We must also mention that bone conduction headphones can still causing hearing damage if listened to at excessively loud volumes. Cranking the volume up in noisy environments is, therefore, unadvisable.
Who Is Bone Conduction For?
We’ve already mentioned how bone conduction headphones are mostly targeted towards athletes, so naturally you can get a lot out of these devices if you are one. In particular, we want to highlight swimming as one sport where bone conduction headphones offer a huge advantage over more traditional headphones.
Even though they are chunkier and less hydrodynamic than your typical in-ears, they have an easier time staying in place while you’re swimming. Using headphones while swimming may appear weird at first, but there are all types of devices made specifically for this purpose. We’ve singled out the best of the best in this guide, so check it out if you’re curious.
But aside from athletes, bone conduction headphones are great options for folks suffering from hearing impairment. This won’t work for everything, but to understand who will and who won’t benefit from using bone conduction headphones let’s refer to the anatomy of the human ear for a second.

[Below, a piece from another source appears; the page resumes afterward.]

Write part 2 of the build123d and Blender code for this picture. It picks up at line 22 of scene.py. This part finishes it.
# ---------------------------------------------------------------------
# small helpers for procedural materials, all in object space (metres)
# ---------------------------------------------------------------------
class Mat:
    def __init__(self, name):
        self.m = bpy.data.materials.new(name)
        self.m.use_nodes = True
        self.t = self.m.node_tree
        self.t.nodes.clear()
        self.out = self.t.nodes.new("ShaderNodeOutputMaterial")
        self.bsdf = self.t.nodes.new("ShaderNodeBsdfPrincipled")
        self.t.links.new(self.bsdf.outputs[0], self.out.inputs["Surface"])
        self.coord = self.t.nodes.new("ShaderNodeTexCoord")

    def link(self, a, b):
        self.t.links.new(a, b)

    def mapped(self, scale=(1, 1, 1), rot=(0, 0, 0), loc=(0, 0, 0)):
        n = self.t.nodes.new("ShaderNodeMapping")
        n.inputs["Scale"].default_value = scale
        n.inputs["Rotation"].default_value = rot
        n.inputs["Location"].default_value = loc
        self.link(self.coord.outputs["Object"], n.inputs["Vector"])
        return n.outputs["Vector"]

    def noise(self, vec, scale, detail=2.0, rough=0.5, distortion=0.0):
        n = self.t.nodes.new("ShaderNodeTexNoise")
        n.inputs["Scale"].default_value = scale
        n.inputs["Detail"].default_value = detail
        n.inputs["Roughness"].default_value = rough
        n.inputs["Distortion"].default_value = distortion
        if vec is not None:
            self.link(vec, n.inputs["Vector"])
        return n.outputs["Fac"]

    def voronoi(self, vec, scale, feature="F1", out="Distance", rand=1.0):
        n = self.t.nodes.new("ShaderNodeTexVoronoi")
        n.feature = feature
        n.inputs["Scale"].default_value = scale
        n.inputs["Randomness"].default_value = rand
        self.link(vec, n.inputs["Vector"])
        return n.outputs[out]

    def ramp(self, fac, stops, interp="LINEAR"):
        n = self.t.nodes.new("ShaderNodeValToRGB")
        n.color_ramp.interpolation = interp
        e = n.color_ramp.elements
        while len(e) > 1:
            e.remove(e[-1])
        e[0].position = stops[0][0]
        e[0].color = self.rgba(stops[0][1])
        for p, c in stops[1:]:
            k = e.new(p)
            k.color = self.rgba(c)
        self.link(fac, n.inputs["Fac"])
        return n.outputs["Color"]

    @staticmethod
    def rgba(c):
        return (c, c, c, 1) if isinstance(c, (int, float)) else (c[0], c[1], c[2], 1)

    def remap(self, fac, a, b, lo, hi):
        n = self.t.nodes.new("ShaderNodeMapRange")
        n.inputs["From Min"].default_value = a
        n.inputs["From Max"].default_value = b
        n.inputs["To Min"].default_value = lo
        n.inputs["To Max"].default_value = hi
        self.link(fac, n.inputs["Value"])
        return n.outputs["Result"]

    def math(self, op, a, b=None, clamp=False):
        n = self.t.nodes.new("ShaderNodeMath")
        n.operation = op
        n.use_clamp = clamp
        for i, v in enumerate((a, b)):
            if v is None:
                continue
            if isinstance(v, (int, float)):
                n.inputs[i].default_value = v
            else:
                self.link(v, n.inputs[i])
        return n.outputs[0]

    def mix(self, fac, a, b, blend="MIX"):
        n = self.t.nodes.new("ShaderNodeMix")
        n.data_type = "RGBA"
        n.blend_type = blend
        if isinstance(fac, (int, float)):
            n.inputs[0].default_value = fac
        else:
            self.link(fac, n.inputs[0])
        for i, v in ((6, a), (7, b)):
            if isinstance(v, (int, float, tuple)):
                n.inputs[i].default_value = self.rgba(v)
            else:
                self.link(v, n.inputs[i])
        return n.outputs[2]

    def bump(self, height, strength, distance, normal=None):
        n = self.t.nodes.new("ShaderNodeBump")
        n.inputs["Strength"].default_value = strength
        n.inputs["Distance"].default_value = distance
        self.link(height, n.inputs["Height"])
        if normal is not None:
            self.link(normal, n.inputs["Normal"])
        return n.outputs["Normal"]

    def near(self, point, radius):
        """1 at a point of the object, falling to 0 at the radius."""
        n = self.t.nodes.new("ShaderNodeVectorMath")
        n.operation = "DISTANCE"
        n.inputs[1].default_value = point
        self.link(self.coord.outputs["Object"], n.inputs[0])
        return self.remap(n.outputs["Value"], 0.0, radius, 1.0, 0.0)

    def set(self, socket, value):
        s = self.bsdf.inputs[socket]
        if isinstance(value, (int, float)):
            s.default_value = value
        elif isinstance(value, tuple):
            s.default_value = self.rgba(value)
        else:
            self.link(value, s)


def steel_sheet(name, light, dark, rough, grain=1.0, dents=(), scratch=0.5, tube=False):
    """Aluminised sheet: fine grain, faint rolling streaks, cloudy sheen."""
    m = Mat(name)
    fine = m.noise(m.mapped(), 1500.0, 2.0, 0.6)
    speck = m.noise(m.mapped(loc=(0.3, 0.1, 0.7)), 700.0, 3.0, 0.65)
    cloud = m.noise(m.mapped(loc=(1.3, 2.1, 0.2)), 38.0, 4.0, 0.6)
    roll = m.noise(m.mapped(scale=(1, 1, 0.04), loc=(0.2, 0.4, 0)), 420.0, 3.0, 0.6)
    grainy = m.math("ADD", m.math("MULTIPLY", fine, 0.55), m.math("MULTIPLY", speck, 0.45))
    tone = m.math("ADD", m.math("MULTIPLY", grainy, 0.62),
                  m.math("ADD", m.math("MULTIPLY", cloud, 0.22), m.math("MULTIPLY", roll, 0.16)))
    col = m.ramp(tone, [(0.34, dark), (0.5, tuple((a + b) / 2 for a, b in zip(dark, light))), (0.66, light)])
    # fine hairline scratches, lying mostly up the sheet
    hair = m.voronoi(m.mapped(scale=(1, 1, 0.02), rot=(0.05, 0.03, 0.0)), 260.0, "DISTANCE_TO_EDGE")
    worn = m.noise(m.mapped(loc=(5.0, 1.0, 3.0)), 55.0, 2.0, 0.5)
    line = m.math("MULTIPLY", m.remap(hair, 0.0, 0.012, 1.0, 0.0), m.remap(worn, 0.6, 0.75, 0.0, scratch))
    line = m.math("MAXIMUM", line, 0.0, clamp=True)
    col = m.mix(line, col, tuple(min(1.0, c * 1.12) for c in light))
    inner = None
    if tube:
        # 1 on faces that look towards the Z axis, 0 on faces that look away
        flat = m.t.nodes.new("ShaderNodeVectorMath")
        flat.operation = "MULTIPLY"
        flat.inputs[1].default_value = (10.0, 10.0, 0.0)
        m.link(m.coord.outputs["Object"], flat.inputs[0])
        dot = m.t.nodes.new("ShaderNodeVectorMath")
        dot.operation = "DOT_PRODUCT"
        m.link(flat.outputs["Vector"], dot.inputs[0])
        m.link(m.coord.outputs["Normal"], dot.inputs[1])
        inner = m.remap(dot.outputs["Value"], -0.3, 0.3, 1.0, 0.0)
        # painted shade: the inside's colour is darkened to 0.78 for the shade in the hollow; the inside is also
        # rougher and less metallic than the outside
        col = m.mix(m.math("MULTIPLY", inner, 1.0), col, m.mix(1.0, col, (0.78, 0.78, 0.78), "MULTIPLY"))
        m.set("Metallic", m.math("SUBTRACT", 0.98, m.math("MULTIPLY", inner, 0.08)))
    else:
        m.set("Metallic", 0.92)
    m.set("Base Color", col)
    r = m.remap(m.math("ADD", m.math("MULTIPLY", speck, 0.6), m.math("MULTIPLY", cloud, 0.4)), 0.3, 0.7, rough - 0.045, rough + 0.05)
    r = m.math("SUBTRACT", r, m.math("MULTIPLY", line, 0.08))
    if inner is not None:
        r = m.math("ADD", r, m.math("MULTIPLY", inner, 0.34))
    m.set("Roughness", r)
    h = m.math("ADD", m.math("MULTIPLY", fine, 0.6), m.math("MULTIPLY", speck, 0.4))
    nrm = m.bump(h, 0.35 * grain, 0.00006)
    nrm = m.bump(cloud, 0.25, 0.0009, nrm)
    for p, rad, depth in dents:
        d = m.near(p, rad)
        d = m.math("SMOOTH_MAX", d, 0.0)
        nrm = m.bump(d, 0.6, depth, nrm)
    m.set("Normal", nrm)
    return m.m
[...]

The ear is made up of three parts – the outer ear, the middle ear, and the inner ear. The outer ear funnels sound waves into the middle ear. The eardrum receives these vibrations and passes them along via the ossicles, which direct these vibrations towards the inner ear. It’s only when these vibrations reach the cochlea inside the inner ear that we can interpret these vibrations into sounds.
Bone conduction headphones directly stimulate the cochlea, thereby removing the outer and middle ear from the equation. So if the cause of your hearing impairment doesn’t stem from the inner ear, you could still use bone conduction headphones even if you are otherwise deaf.
Unfortunately, if you’re suffering from inner ear problems, bone conduction headphones won’t help you.
How to Choose the Best Bone Conduction Headphones for You?
Now that you know what the pros and cons of bone conduction headphones are, it shouldn’t be difficult to find the perfect pair for you, even if the devices showcased in this guide aren’t available where you live.
In this case, instead of focusing on audio quality or certain features, you should prioritize the look and feel of the device. Are the vibrations noticeable at your preferred volume? How much does the sound leak at this volume? Is the strap, which is often unadjustable, a good fit for your head? And finally, are the materials light and sturdy enough to see you through your preferred athletic activities?
As always, opting for a device made by a reputable brand is the best way to ensure you don’t end up with second-grade gear. While this niche market may not feature the big names you’re used to seeing, like Sony or Sennheiser, it’s got its own pecking order. And currently, Aftershokz is the uncrowned king of bone conduction so their devices are the safest bet.
As you can see, even a market as niche as bone conduction has a variety of devices wide enough to satisfy users on various budgets.
If you’re just looking to see what this technology is all about, it’s always a good choice to test the waters with an affordable option. In this case, no other budget entry can beat the Tayogo S2. It’s the distilled essence of bone conduction headphones in their simplest form. Those looking to nab the best value will certainly appreciate some of the more refined features of the Aftershokz Titanium. And if you want to experience the heights this technology is capable of, there’s no beating the Aftershokz Aeropex as the best pair of bone conduction headphones on the market.
But while everyone can make use of this new technology, it’s folks with hearing impairment that stand to benefit the most. If you’ve got some middle or outer ear problems, you simply owe it to yourself to try it out.